Recently, I decided to run an experiment and see which Instagram ads available perform better. I utilized all of the ad format options available on Instagram to test their efficiency and performance. Today, I’m here to share the results so that you can choose your ads wisely in the future.
So without further ado, allow me to tell you which Instagram ads are better, and why.
Which Instagram Ads Are Better? Results From Our Experiment
If you’ve already taken the plunge and run ads for your business on social, you’ll know that it can be a bit of a minefield. Especially on Facebook and Instagram.

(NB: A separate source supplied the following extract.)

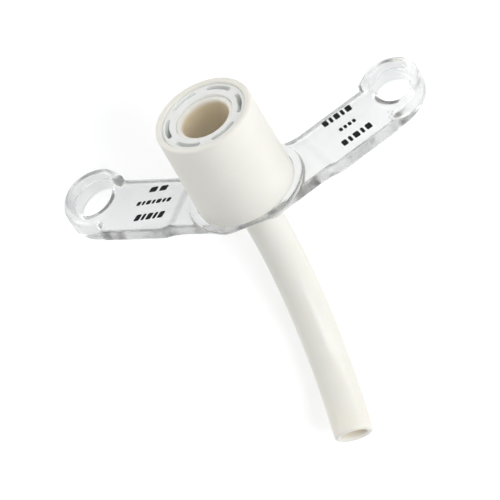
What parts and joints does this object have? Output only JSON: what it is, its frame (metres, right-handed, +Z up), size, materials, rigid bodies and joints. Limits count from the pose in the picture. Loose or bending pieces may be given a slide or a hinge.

Why? Because there are so many options available to us social media marketers, that it’s difficult to know which way is up when designing an ad campaign.
So, it’s definitely a good idea to understand the potential of each type of ad, rather than blindly throwing money at your computer and hoping for a good result.
Why ads are important
Let’s start at the beginning. Are Instagram ads even THAT important?
In the great scheme of things: no. Of course not.
But if you’re a small business owner hoping to grow your brand visibility: absolutely, yes.
In fact, they’re essential.
Paying for your content to get seen by the audience of your choice is not to be forsaken. OK — you have to pay for it. But the results you get will be of a much higher quality than those you get organically. That’s pretty much guaranteed.
Here’s a list of some of the main perks of paying for advertising on Instagram:
- Targeted audience: you only reach the people you want to reach
- Designated budget: you can limit the amount you spend daily, as well as cap your global expenditure
- Minimal pressure: you can pause or cancel a campaign at any time if you notice it’s not getting the results you want
- Quality results: with time and testing your results will be the fruit of your labor!
Being a social media marketer is no walk in the park. I don’t think anyone reading this will disagree with that! Instagram ads especially take up quite a bit of energy, because they need to be thought through individually — from the creative and the copy to the targeting, the objective, and the budget.
And that’s not even taking into account the fact that you’re potentially also advertising on other social platforms, as well as keeping up with all your usual workday tasks. It can be tricky to know if you’re making sound advertising decisions when you’re trying to keep all the plates spinning in other areas too.
So let’s take things slow.
If you’ve never created an Instagram ad before and want a simple guide to help you get to grips with the whole process, you can start off by reading our easy 7-step tutorial.
Our Instagram ad experiment: Which ads are better?
Before even thinking about who to target or the budget to attribute to this test campaign, I first needed to decide what to promote, how to promote it, and which formats to use.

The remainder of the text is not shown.